Na avaliação dele, o único motivo para que a metodologia não seja mais disseminada no país e no mundo é o fato de ter sido criada no Brasil, e não em um país desenvolvido. “Nossa forma de ensinar é muito melhor”, atesta. E para vislumbrar uma educação melhor no futuro, ele completa dizendo ser necessário haver intencionalidade nas escolhas pedagógicas. “Vamos ter de repensar, de verdade, com intencionalidade, a educação nos moldes como ela é hoje, e encontrar estratégias para usar a tecnologia e essas metodologias ativas da forma mais correta, que não seja só no papel.”
Inspiração
Ao longo da trajetória acadêmica e do esforço para divulgar o método e inspirar estudantes, ele conta que se deparou com outra face essencial da educação: os colegas professores. Há exemplos de profissionais que aplicam as metodologias em escolas rurais e em academias de Polícia Militar. “É um grande grupo de colaboradores, de pessoas inspiradas pela educação. E espero que continue assim por muitos anos.” E, assim, também o próprio Fragelli espera seguir, por muitos e muitos anos.

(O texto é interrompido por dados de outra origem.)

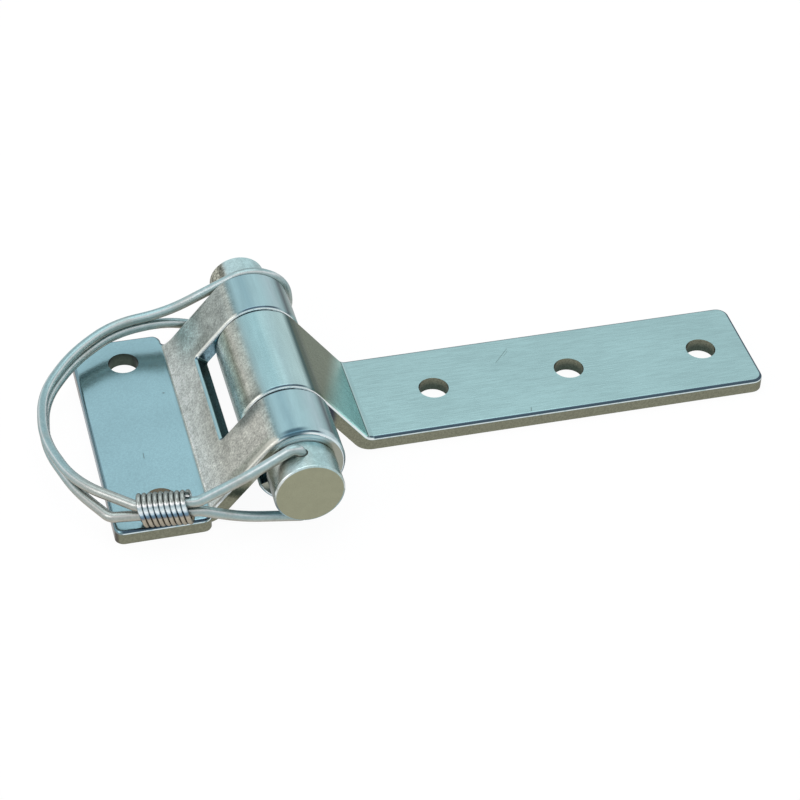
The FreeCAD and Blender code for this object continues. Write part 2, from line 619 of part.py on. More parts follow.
def bent_wire_path(corners):
    """Straight runs joined by tangent arcs. A bend radius of None is as large as its runs allow."""
    edges = []
    start = corners[0][0]
    for number in range(1, len(corners) - 1):
        point, radius = corners[number]
        before = point - corners[number - 1][0]
        after = corners[number + 1][0] - point
        half_turn = before.getAngle(after) / 2
        setback = 0.45 * min(before.Length, after.Length)
        if radius is not None:
            setback = min(setback, radius * math.tan(half_turn))
        before.normalize()
        after.normalize()
        first, last = point - before * setback, point + after * setback
        inward = after - before
        inward.normalize()
        bend = setback / math.tan(half_turn)
        arc_middle = point + inward * (bend / math.cos(half_turn) - bend)
        edges.append(Part.LineSegment(start, first).toShape())
        edges.append(Part.Arc(first, arc_middle, last).toShape())
        start = last
    edges.append(Part.LineSegment(start, corners[-1][0]).toShape())
    return Part.Wire(edges)


clip_path = bent_wire_path(strand(1) + tip_loop() + strand(-1)[::-1])
wire_end = clip_path.Edges[0]
wire_section = Part.Circle(wire_end.valueAt(0), wire_end.tangentAt(0), wire_radius)
clip_wire = doc.addObject("Part::Feature", "clip_wire")
clip_wire.Label = "clip_wire"
clip_wire.Shape = clip_path.makePipe(Part.Face(Part.Wire(wire_section.toShape())))
lay_in_hinge(clip_wire)

# Coil, a finer wire wound close round both legs. It is an oval sleeve, with a half turn round each
# leg and a flank between them, and each turn of the wire stands out as one rib.

coil_wire_radius = size("coil_wire_diameter") / 2
coil_radius = wire_radius + size("coil_leg_gap") + coil_wire_radius
half_spacing = size("coil_leg_spacing") / 2
# Points of a rib: angle from its crest round the coil's wire
RIB_ANGLES = (-75, -25, 25, 75)


def coil_section(side, height):
    """Section through the sleeve's wall on one side of the legs, at one height."""
    sideways = Vector(coil_way.y, -coil_way.x, 0) * side

    def at(along, out):
        return coil_start + coil_way * along + sideways * out + Vector(0, 0, height)

    crests = []
    for turn in range(int(size("coil_turns"))):
        for degrees in RIB_ANGLES:
            angle = math.radians(degrees)
            along = (turn + 0.5) * coil_pitch + coil_wire_radius * math.sin(angle)
            crests.append((along, coil_radius + coil_wire_radius * math.cos(angle)))
    inner = coil_radius - coil_wire_radius
    outline = [(crests[0][0], inner)] + crests + [(crests[-1][0], inner)]
    points = [at(along, out) for along, out in outline]
    return Part.Face(Part.makePolygon(points + points[:1]))


up = Vector(0, 0, half_spacing)
upper_half = coil_section(-1, half_spacing).revolve(coil_start + up, coil_way, 180)
lower_half = coil_section(1, -half_spacing).revolve(coil_start - up, coil_way, 180)
flanks = [coil_section(side, -half_spacing).extrude(up * 2) for side in (1, -1)]
sleeve = upper_half.fuse([lower_half] + flanks).removeSplitter()
clip_coil = doc.addObject("Part::Feature", "clip_coil")
clip_coil.Label = "clip_coil"
clip_coil.Shape = sleeve.Solids[0]
lay_in_hinge(clip_coil)
doc.recompute()

# Every object is checked before anything is written

for item in doc.Objects:
    if "Invalid" in item.State or "Error" in item.State:
        raise RuntimeError(f"{item.Name} failed: {item.State}")

SUB_PARTS = [strap, bracket, pin, clip_wire, clip_coil]
for item in SUB_PARTS:
    if item.Shape.isNull() or not item.Shape.isValid():
        raise RuntimeError(f"{item.Label} has no valid shape")
for item in SUB_PARTS:
    item.Shape.exportStep(os.path.join("parts", f"{item.Label}.step"))
    print(item.Label, "volume", round(item.Shape.Volume, 1), "solids", len(item.Shape.Solids))
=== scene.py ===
import math
import bpy
from mathutils import Matrix, Vector


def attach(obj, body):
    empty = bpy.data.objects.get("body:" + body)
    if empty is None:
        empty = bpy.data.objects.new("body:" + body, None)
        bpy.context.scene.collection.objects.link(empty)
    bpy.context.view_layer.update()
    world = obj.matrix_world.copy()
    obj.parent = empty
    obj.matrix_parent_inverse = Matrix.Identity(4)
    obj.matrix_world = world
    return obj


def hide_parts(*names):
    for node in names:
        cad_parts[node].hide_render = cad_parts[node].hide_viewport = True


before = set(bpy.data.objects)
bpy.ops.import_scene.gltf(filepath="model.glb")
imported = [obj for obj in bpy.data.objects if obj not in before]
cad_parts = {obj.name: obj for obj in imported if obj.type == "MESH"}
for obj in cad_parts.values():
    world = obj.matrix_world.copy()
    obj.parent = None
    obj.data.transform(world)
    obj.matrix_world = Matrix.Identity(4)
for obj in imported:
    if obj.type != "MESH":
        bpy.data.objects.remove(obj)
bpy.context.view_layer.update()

# A lift off hinge in blue-passivated zinc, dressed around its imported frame.
# Sizes are in millimetres and directions in degrees. The frame and Blender's objects are in metres.

MM = 0.001
PIN_X, PIN_Z = 36.6, 15.0
PLATE = 4.2
STRAP_FLAT_X = PIN_X + 25.1
BRACKET_FLAT_X = PIN_X - 26.1
HOLE_RADIUS = 4.3
STRAP_SHIFT = 0.5
STRAP_HOLES = [(PIN_X + 46.7 + 40.0 * number, -STRAP_SHIFT) for number in range(3)]
BRACKET_HOLES = [(0.0, 29.0), (0.0, -29.0)]
CROSS_Y, CROSS_RADIUS = -41.3, 1.65
CLIP_TILT = math.radians(6.2)
CLIP_WIRE, LEG_GAP, LEG_SPACING = 2.9, 0.6, 3.4

COIL_WIRE, COIL_TURNS, COIL_PITCH, COIL_LEAN = 1.4, 10, 1.44, 0.09
COIL_SKEW = math.radians(12.7)
COIL_WAY = Vector((-math.cos(COIL_SKEW), math.sin(COIL_SKEW), 0))
COIL_START = Vector((-30.1, CROSS_Y, -0.5))
COIL_LEVEL = PIN_Z + COIL_START.z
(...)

“O meu objetivo é ser uma influência sempre positiva para a vida dos meus estudantes. A educação tem esse impacto sobre mim. Ela que me trouxe onde estou e me faz enxergar mais adiante. Mas também me traz uma certa responsabilidade e uma inspiração muito grande de ser fonte para novos sonhos, permitir que uma criança, um adolescente, um adulto possam ter um sonho do tamanho de sua curiosidade."